Great Harvest bakeries have joined in the growing trend of on-site milling of wheat. Every bakery that bakes bread mills the wheat every day, rather than a central distributing milling location.
Grain bowls join the menu
Since opening as a bakery in the 1970s, Great Harvest has evolved to a bakery-cafe style. After introducing sandwiches, the company moved to salads and now has four salad recipes. The salads evolved into the chain's newest product, called the grain bowl. This product simply adds a roasted grain component to the salads. The grains include wheat berry, quinoa and numerous seeds.
“What is interesting about the grain bowl is anything in a bowl is pretty hot, and we are able to serve that with the best tasting wheat in the world,” Mr. Keshin said. “We’ve just introduced them in a couple of stores… The store that just opened in Texas, we are selling it there, and it’s doing quite well.”
Mr. Keshin estimates about 15 to 20 Great Harvest stores have picked up the grain bowl.
New ownership comes on board
In January, Great Harvest underwent an ownership change when former employees and officers at the company Mr. Keshin and Mike Ferretti, who became chief executive officer, bought out the company and became majority partners.
|Mike Ferretti, c.e.o. of Great Harvest|
The new leadership has added a new component to the company’s model with a goal to establish franchises in smaller, densely populated downtown locations. Because the locations do not have the available space for a large oven, the company would establish smaller cafes in the available spaces in the region. A hub bakery would then be placed nearby that can service the cafes.
“You can cover your territory … more profitably by opening a cafe in a downtown, high traffic area that tends to have higher rent,” Mr. Keshin said.

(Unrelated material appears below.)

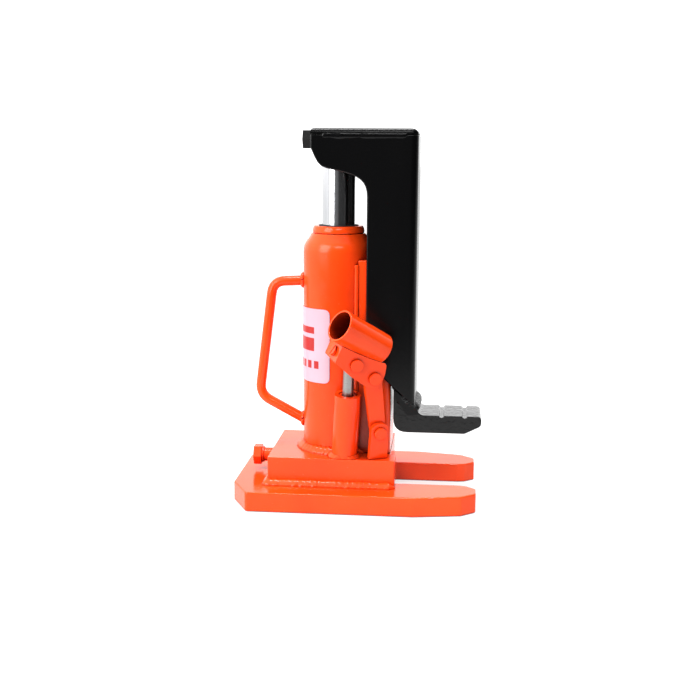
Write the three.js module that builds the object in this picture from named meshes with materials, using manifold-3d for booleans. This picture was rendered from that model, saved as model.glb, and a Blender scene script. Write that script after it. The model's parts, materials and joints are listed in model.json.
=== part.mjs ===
// Hydraulic toe jack: a small bottle jack on a forked base plate, with an
// L-shaped lifting claw bolted to its ram and guided by a rail behind it.
// Millimetres, +Z up, +X towards the toe, -Y towards the pump side.
// The origin is on the floor, on the axis of the ram.
import * as THREE from 'three';
import { mergeVertices } from 'three/addons/utils/BufferGeometryUtils.js';
import Module from 'manifold-3d';

const wasm = await Module();
wasm.setup();

// ---- driving dimensions -------------------------------------------------
const GAP = 0.3; // between pieces that touch
const FINE = 40; // segments round large turned pieces
const COARSE = 20; // segments round small turned pieces

const PLATE_TOP = 18; // forked base plate
const PLATE_HALF = 76.8;
const PLATE_LEFT = -91.5;
const PLATE_TIP = 130;
const SLOT_HALF = 34.1;
const SLOT_START = 50.3;

const BLOCK_TOP = 43.4; // pump block
const BLOCK_LEFT = -59.2;
const BLOCK_RIGHT = 56.6;
const BLOCK_HALF = 50.4;
const BLOCK_NOTCH = 51.6;
const BLOCK_NOTCH_HALF = 28.5;

const TANK_R = 32.2; // oil reservoir
const TANK_WALL = 2.5;
const TANK_SHOULDER = 228;
const TANK_TOP = 244;
const NECK_R = 23;
const NECK_TOP = 250.8;

const RAM_R = 15; // ram and pressure cylinder
const RAM_SHOULDER = 311;
const RAM_STUD_R = 9.5;
const RAM_STUD_TOP = 330;
const PISTON_BOTTOM = 106;
const PISTON_TOP = 124;
const CYLINDER_BORE_R = 18;
const CYLINDER_R = 22;
const CYLINDER_TOP = 236;

const RAIL_LEFT = 20.6; // guide rail of the claw
const RAIL_RIGHT = 51;
const RAIL_HALF = 27;
const RAIL_WALL = 6;
const RAIL_TOP = 221.5;

const CLAW_LEFT = 28.4; // lifting claw
const CLAW_RIGHT = 73.2;
const CLAW_HALF = 34.1;
const CLAW_INNER = 27.6;
const CLAW_TOP = 337.5;
const CLAW_CAP = 5;
const CLAW_ARM_LEFT = -22;
const CLAW_BEND_R = 6.5;
const CLAW_CORNER_R = 7;
const LOCK_Z = 328; // screw that locks the ram's stud
const WEB_LEFT = 66.7;

const TOE_LEFT = 53.4; // forged toe at the foot of the claw
const TOE_TIP = 134;
const TOE_HALF = 22;
const TOE_BOTTOM = 63;
const TOE_TOP = 79.6;
const TOE_UPRIGHT_TOP = 135;

const LINKAGE_TURN = 25 * Math.PI / 180; // pump linkage plane, about Z
const LINKAGE_LEAN = 8 * Math.PI / 180; // outward lean of the pump
const PUMP_FOOT = new THREE.Vector3(10, -38, BLOCK_TOP);
const PUMP_R = 12;
const PUMP_TOP = 60; // along the pump's own axis, above the block
const PLUNGER_R = 5;
const PIN_R = 4;
const PIN_HEAD_R = 5.8;
const PLUNGER_PIN = [-0.5, 94]; // pin centres in the linkage plane
const LINK_PIN = [17.5, 80.5];
const LUG_PIN = [26, 27.7];
const CHEEK_OUT = -19.4; // layers across the linkage plane
const CHEEK_IN = -14.9;
const LINK_OUT = -14.5;
const LINK_IN = -9.5;
const EYE_HALF = 4.8;
const BACK_IN = 5.2;
const BACK_OUT = 9;

const SOCKET_R = 14.5; // tube that takes the pump handle
const SOCKET_BORE_R = 12.75;
const SOCKET_LENGTH = 52;
const SOCKET_MOUTH = new THREE.Vector3(-17.4, -17.7, 130.7);
const SOCKET_AXIS = new THREE.Vector3(0.834, 0.192, -0.516).normalize();

const HANDLE_R = 4.6; // carrying handle
const HANDLE_BEND = 11;

// ---- materials ----------------------------------------------------------
function paint(color, roughness, metalness) {
  return new THREE.MeshStandardMaterial({ color, roughness, metalness });
}
const ORANGE = paint(0xff5a1e, 0.4, 0.0);
const BLACK = paint(0x0c0c0d, 0.3, 0.1);
const CHROME = paint(0xd8d8d8, 0.15, 1.0);
const STEEL = paint(0x8a8a8c, 0.4, 0.9);
const RUBBER = paint(0x1a1a1a, 0.8, 0.0);
const LABEL = paint(0xecd8e6, 0.5, 0.0);

// ---- shape helpers ------------------------------------------------------

// Merges a geometry's vertices, drops empty triangles and turns it outward.
function clean(geometry) {
  const bare = geometry.clone();
  bare.deleteAttribute('normal');
  bare.deleteAttribute('uv');
  const merged = mergeVertices(bare, 1e-4);
  const position = merged.attributes.position;
  const corner = (i) => new THREE.Vector3().fromBufferAttribute(position, i);
  const kept = [];
  let volume = 0;
  for (let i = 0; i < merged.index.count; i += 3) {
    const [a, b, c] = [0, 1, 2].map((k) => merged.index.getX(i + k));
    if (a === b || b === c || c === a) continue;
    kept.push(a, b, c);
    volume += corner(a).dot(corner(b).cross(corner(c)));
  }
  if (volume < 0) kept.reverse();
  merged.setIndex(kept);
  return merged;
}

function toSolid(geometry) {
  const closed = clean(geometry);
  return new wasm.Manifold(new wasm.Mesh({
    numProp: 3,
    vertProperties: new Float32Array(closed.attributes.position.array),
    triVerts: new Uint32Array(closed.index.array),
  }));
}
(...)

For ventures like these, Great Harvest is looking for a multi-unit owner. Rather than just an owner servicing a single franchise, a single owner would oversee a territory.
Great Harvest also has expanded its products to become more distinct and highlight what it views as its most valuable resource: its Montana-sourced wheat. Mr. Keshin’s objective is to see a shift similar to that of coffeehouses with dramatic expansion of coffee options.
“We make all of these different kinds of bread,” Mr. Keshin explained. “The same way Starbucks created this whole discussion (of) how you want your coffee, which you go back to 1980 nobody was having that discussion, but now it takes five minutes to order a cup of coffee because of all of the things you have to say. What’s going to happen at Great Harvest is finally the outside of the sandwich is going to be as good as the inside, and you’re going to have a choice of what kind of bread you want on that kind of sandwich.”
These products include the Best-Ever B.L.T. and the Grown-Up Grilled Cheese. The sandwiches are offered on different kinds of bread to give the consumer a new profile. Great Harvest puts as much emphasis on the sandwich’s ingredients as the bread, Mr. Keshin said.
“That’s what makes it different,” he said. “A sandwich is what is in the sandwich as much as the bread.”
The freedom franchise model that Great Harvest utilizes gives the company an opportunity to continuously test and produce new recipes and products throughout its more than 200 franchises.
“We are introducing new bread all the time, and because this is a freedom franchise, the reality is we have basically 200 test kitchens,” Mr. Keshin said. “So when we find an owner that is successful with a new recipe, it is shared throughout the system.”
A unique approach that Great Harvest uses to advertise its products is to provide no script for radio advertisements. The company makes deliveries to the station during these live advertisements.
“We have stores that delivered on our honey whole wheat bread, which is our basic bread, a peanut butter and jelly sandwich,” Mr. Keshin said. “The guy went on for about four minutes about how it’s the best peanut butter and jelly sandwich he has ever had.”
Sorting through a lawsuit
Great Harvest has been advertising under the slogan “Bread. The way it ought to be” since August 2014. The company argued that Panera’s use of “Food as it should be” is too similar and filed a lawsuit for trademark infringement. The company applied for and was granted a combined service mark/trademark for its mark on a variety of goods and services, including bread, flour, franchising services, retail bakery shop services, bakery services and restaurant and cafe services. Panera began use of its tagline in June 2015, a move Mr. Keshin believes will cause consumers to mistake Great Harvest advertisements as Panera.
“People are going to get confused every time they hear a Great Harvest ad they’re going to think it is a Panera ad,” he said.
Great Harvest, which does not have a national marketing budget, and due to its freedom franchise model, relies on its individual franchise owners to advertise.“I have to protect the individual rights of our owners,” Mr. Keshin explained. “They’re the ones who pay for us to create a line for them that they can market under.”